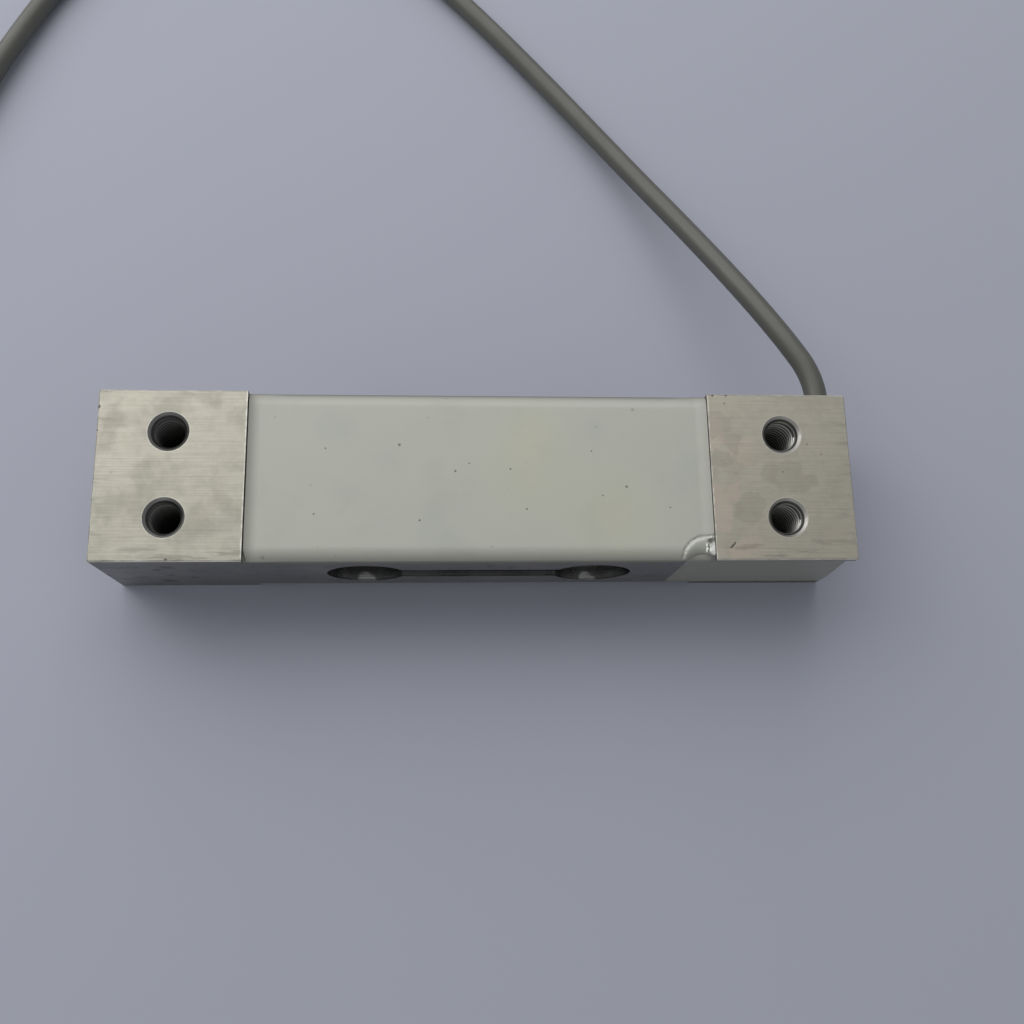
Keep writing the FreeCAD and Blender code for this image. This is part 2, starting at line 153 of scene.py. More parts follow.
def leadPoints():
    points = [Vector(point) for point in lead["route"]]
    centre = Vector(lead["coilCentre"])
    step = lead["coiled"] / lead["coilSteps"]
    spread = 1 / math.cos(math.radians(step / 2))     # the curve runs inside its points
    for i in range(lead["coilSteps"] + 1):
        travelled = i * step
        inward = min(max((travelled - lead["narrowsAfter"]) / lead["narrowsOver"], 0), 1)
        radius = lead["outerTurn"] + (lead["innerTurn"] - lead["outerTurn"]) * inward
        points.append(onTurn(centre, radius * spread, lead["coilStart"] - travelled))
    last = lead["coilStart"] - lead["coiled"]
    tailCentre = onTurn(centre, lead["innerTurn"] - lead["tailTurn"], last)
    tailStep = lead["tailBend"] / lead["tailSteps"]
    for i in range(1, lead["tailSteps"] + 1):
        points.append(onTurn(tailCentre, lead["tailTurn"], last - i * tailStep))
    points.append(onTurn(points[-1], lead["tailEnd"], last - lead["tailBend"] - 90))
    return points


def makeLead():
    curve = bpy.data.curves.new("cable", "CURVE")
    curve.dimensions = "3D"
    spline = curve.splines.new("NURBS")
    points = leadPoints()
    spline.points.add(len(points) - 1)
    for point, place in zip(spline.points, points):
        point.co = (*(place * mm), 1)
    spline.order_u = 3
    spline.use_endpoint_u = True
    spline.resolution_u = lead["alongSteps"]
    curve.bevel_depth = lead["size"] / 2 * mm
    curve.bevel_resolution = lead["roundSteps"]
    curve.use_fill_caps = True
    curve.materials.append(finishes["cable_jacket"])
    cable = bpy.data.objects.new("cable", curve)
    bpy.context.scene.collection.objects.link(cable)
    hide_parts("cable_tube", "cable_coil")
    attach(cable, "root")


def addNode(tree, kind, **settings):
    node = tree.nodes.new(kind)
    for name, value in settings.items():
        if name in node.inputs:
            node.inputs[name].default_value = value
        else:
            setattr(node, name, value)
    return node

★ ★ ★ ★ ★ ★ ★

Given instruction
Write out the data exactly as it stands.

Full output
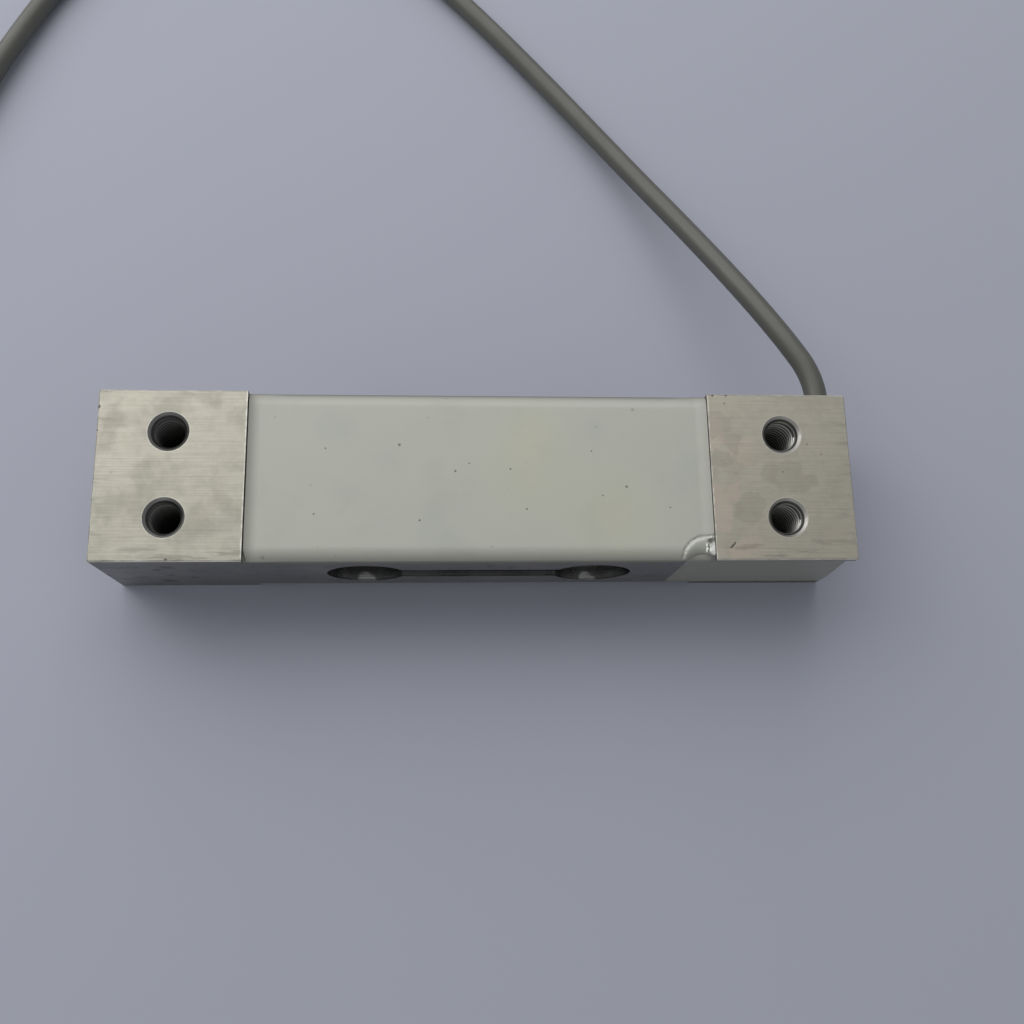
Keep writing the FreeCAD and Blender code for this image. This is part 2, starting at line 153 of scene.py. More parts follow.
def leadPoints():
    points = [Vector(point) for point in lead["route"]]
    centre = Vector(lead["coilCentre"])
    step = lead["coiled"] / lead["coilSteps"]
    spread = 1 / math.cos(math.radians(step / 2))     # the curve runs inside its points
    for i in range(lead["coilSteps"] + 1):
        travelled = i * step
        inward = min(max((travelled - lead["narrowsAfter"]) / lead["narrowsOver"], 0), 1)
        radius = lead["outerTurn"] + (lead["innerTurn"] - lead["outerTurn"]) * inward
        points.append(onTurn(centre, radius * spread, lead["coilStart"] - travelled))
    last = lead["coilStart"] - lead["coiled"]
    tailCentre = onTurn(centre, lead["innerTurn"] - lead["tailTurn"], last)
    tailStep = lead["tailBend"] / lead["tailSteps"]
    for i in range(1, lead["tailSteps"] + 1):
        points.append(onTurn(tailCentre, lead["tailTurn"], last - i * tailStep))
    points.append(onTurn(points[-1], lead["tailEnd"], last - lead["tailBend"] - 90))
    return points


def makeLead():
    curve = bpy.data.curves.new("cable", "CURVE")
    curve.dimensions = "3D"
    spline = curve.splines.new("NURBS")
    points = leadPoints()
    spline.points.add(len(points) - 1)
    for point, place in zip(spline.points, points):
        point.co = (*(place * mm), 1)
    spline.order_u = 3
    spline.use_endpoint_u = True
    spline.resolution_u = lead["alongSteps"]
    curve.bevel_depth = lead["size"] / 2 * mm
    curve.bevel_resolution = lead["roundSteps"]
    curve.use_fill_caps = True
    curve.materials.append(finishes["cable_jacket"])
    cable = bpy.data.objects.new("cable", curve)
    bpy.context.scene.collection.objects.link(cable)
    hide_parts("cable_tube", "cable_coil")
    attach(cable, "root")


def addNode(tree, kind, **settings):
    node = tree.nodes.new(kind)
    for name, value in settings.items():
        if name in node.inputs:
            node.inputs[name].default_value = value
        else:
            setattr(node, name, value)
    return node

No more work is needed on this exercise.